A lot of theoretical work has been done to study the LED effects. Even if a process can be traced back to a definite set of operators, it is rarely the case that a particular collider signature can be traced back to a unique process. For this reason many different, complementary measurements are usually required to uncover the underlying new physics processes. Observing light-by-light scattering at the LHC has recently received much more attention [28]. It is believed to be a clean and sensitive channel to possible new physics. In this paper, we calculate the diphoton production at the LHC via the process \({pp}\rightarrow { p}\gamma \gamma {p}\rightarrow {p}\gamma \gamma {p}\) in the SM and LED. Typically, when we do a background analysis, we also study the DPE of \(\gamma \gamma \) production. We present their cross section dependence on the energy loss of the proton \(\xi \) and compare its production separately in the quark–quark collision mode to the gluon–gluon collision mode. We conclude that the contribution from the gluon–gluon collision mode are comparable to the quark–quark collision mode. A \({p_{T}}^\gamma > 300\ \mathrm{GeV}\) cut can suppress the DPE background efficiently. However, if there are no kinematic cuts taken into account, especially in the low \(\xi \) range, they should better be studied and considered. Finally, we present the \({M_{S}}\) bounds for the \(3\sigma \) and \(5\sigma \) deviations from the total backgrounds as functions of the luminosity \(\mathcal{L}\) with extra dimensions \(\delta =4\) for different choices of the forward detector acceptance \(\xi \).
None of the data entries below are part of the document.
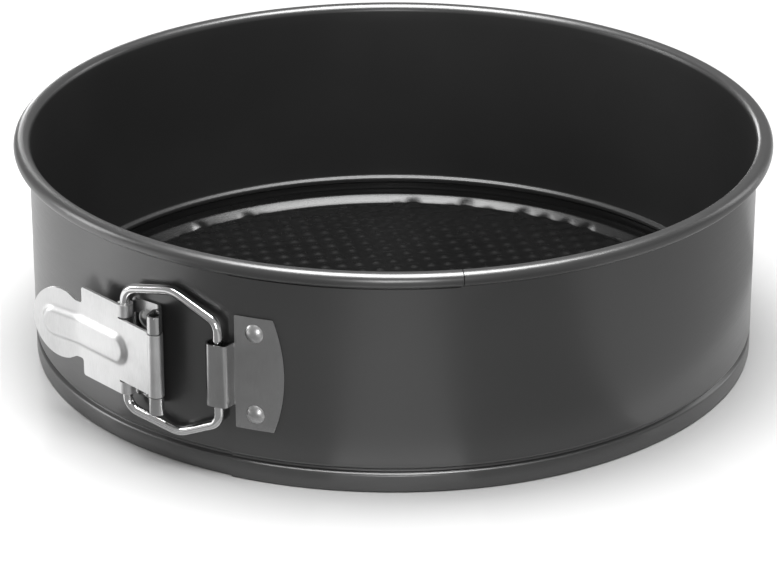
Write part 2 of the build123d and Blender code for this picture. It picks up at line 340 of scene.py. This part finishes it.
def bent_sheet(outline, thickness, spacing, place):
    """Solid of a cut and bent sheet. place(s, h) is the middle of the sheet there and its normal."""
    corners = spaced(outline, spacing, closed=True)
    low_s, high_s = min(p.x for p in corners), max(p.x for p in corners)
    low_h, high_h = min(p.y for p in corners), max(p.y for p in corners)
    inner = []
    for row in range(1, floor((high_h - low_h) / spacing)):
        for column in range(floor((high_s - low_s) / spacing) + 1):
            point = Vector((low_s + (column + row % 2 / 2) * spacing, low_h + row * spacing))
            if inside(point, outline) and gap(point, outline) > spacing * INNER_GAP:
                inner.append(point)
    edge = list(range(len(corners)))
    flat, _, triangles, *_ = delaunay_2d_cdt(corners + inner, [], [edge], 1, 1e-5)
    middles = [place(p.x, p.y) for p in flat]
    vertices = [middle + normal * thickness / 2 for middle, normal in middles]
    vertices += [middle - normal * thickness / 2 for middle, normal in middles]
    layer = len(flat)
    edges = Counter()
    for face in triangles:
        for a, b in zip(face, face[1:] + face[:1]):
            edges[min(a, b), max(a, b)] += 1
    faces = [list(face) for face in triangles]
    faces += [[v + layer for v in reversed(face)] for face in triangles]
    faces += [[a, b, b + layer, a + layer] for (a, b), uses in edges.items() if uses == 1]
    return vertices, faces


def plane_place(origin, across, outwards):
    """Function that takes a 2-D point and a height to a 3-D point."""
    return lambda point, height: origin + across * point.x + outwards * point.y + Vector((0, 0, height))


# ---- materials ----
class Finish:
    """A node material: a Principled shader with a few texture chains in object coordinates."""

    def __init__(self, name, **numbers):
        self.material = bpy.data.materials.new(name)
        self.material.use_nodes = True
        self.nodes = self.material.node_tree.nodes
        self.links = self.material.node_tree.links
        self.shader = self.nodes["Principled BSDF"]
        for socket, value in numbers.items():
            self.shader.inputs[socket.replace("_", " ")].default_value = value
        self.place = self.nodes.new("ShaderNodeTexCoord").outputs["Object"]
        self.normal = None

    def link(self, start, end):
        self.links.new(start, end)

    def noise(self, scale, detail=4.0, stretch=(1, 1, 1), turn=0.0, roughness=0.55):
        mapping = self.nodes.new("ShaderNodeMapping")
        mapping.inputs["Rotation"].default_value = (0, 0, radians(turn))
        mapping.inputs["Scale"].default_value = stretch
        self.link(self.place, mapping.inputs["Vector"])
        texture = self.nodes.new("ShaderNodeTexNoise")
        texture.inputs["Scale"].default_value = scale
        texture.inputs["Detail"].default_value = detail
        texture.inputs["Roughness"].default_value = roughness
        self.link(mapping.outputs["Vector"], texture.inputs["Vector"])
        return texture.outputs["Fac"]

    def ranged(self, value, low, high, to_low, to_high):
        node = self.nodes.new("ShaderNodeMapRange")
        node.inputs["From Min"].default_value = low
        node.inputs["From Max"].default_value = high
        node.inputs["To Min"].default_value = to_low
        node.inputs["To Max"].default_value = to_high
        self.link(value, node.inputs["Value"])
        return node.outputs["Result"]

    def sum(self, a, b):
        node = self.nodes.new("ShaderNodeMath")
        self.link(a, node.inputs[0])
        self.link(b, node.inputs[1])
        return node.outputs["Value"]

    def colours(self, value, *stops):
        ramp = self.nodes.new("ShaderNodeValToRGB")
        ramp.color_ramp.elements[0].position = stops[0][0]
        ramp.color_ramp.elements[1].position = stops[-1][0]
        for position, _ in stops[1:-1]:
            ramp.color_ramp.elements.new(position)
        for element, (_, colour) in zip(ramp.color_ramp.elements, stops):
            element.color = (*colour, 1)
        self.link(value, ramp.inputs["Fac"])
        self.link(ramp.outputs["Color"], self.shader.inputs["Base Color"])

    def from_origin(self):
        """Distance from the object's origin, in metres."""
        node = self.nodes.new("ShaderNodeVectorMath")
        node.operation = "LENGTH"
        self.link(self.place, node.inputs[0])
        return node.outputs["Value"]

    def rough(self, value, low, high):
        self.link(self.ranged(value, 0.3, 0.7, low, high), self.shader.inputs["Roughness"])

    def bump(self, value, depth):
        node = self.nodes.new("ShaderNodeBump")
        node.inputs["Distance"].default_value = depth * MM
        node.inputs["Strength"].default_value = 1.0
        self.link(value, node.inputs["Height"])
        if self.normal:
            self.link(self.normal, node.inputs["Normal"])
        self.normal = node.outputs["Normal"]
        self.link(self.normal, self.shader.inputs["Normal"])


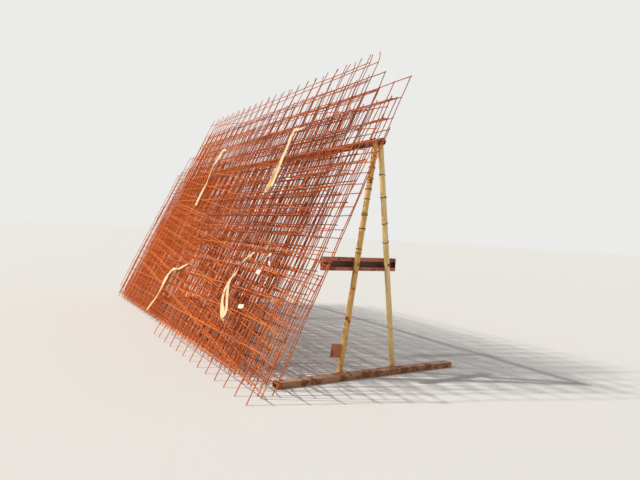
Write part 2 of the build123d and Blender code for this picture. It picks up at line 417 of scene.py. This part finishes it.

Concerning the criteria, for a statistical significance of \(\mathrm{SS} > 5\), with an integrated luminosity \(\mathcal{L} = 200\,\mathrm{fb}^{-1}\), \({pp}\rightarrow {p}\gamma \gamma {p}\rightarrow {p}\gamma \gamma {p}\) production through graviton exchange can probe the LED effects up to the scale \({M_{S}}=5.06(4.51,5.11)\, \mathrm{TeV}\) for \(\xi _1(\xi _2,\xi _3) \), respectively, where \(0.0015<\xi _1<0.5\), \(0.1<\xi _2<0.5\), and \(0.0015<\xi _3<0.15\).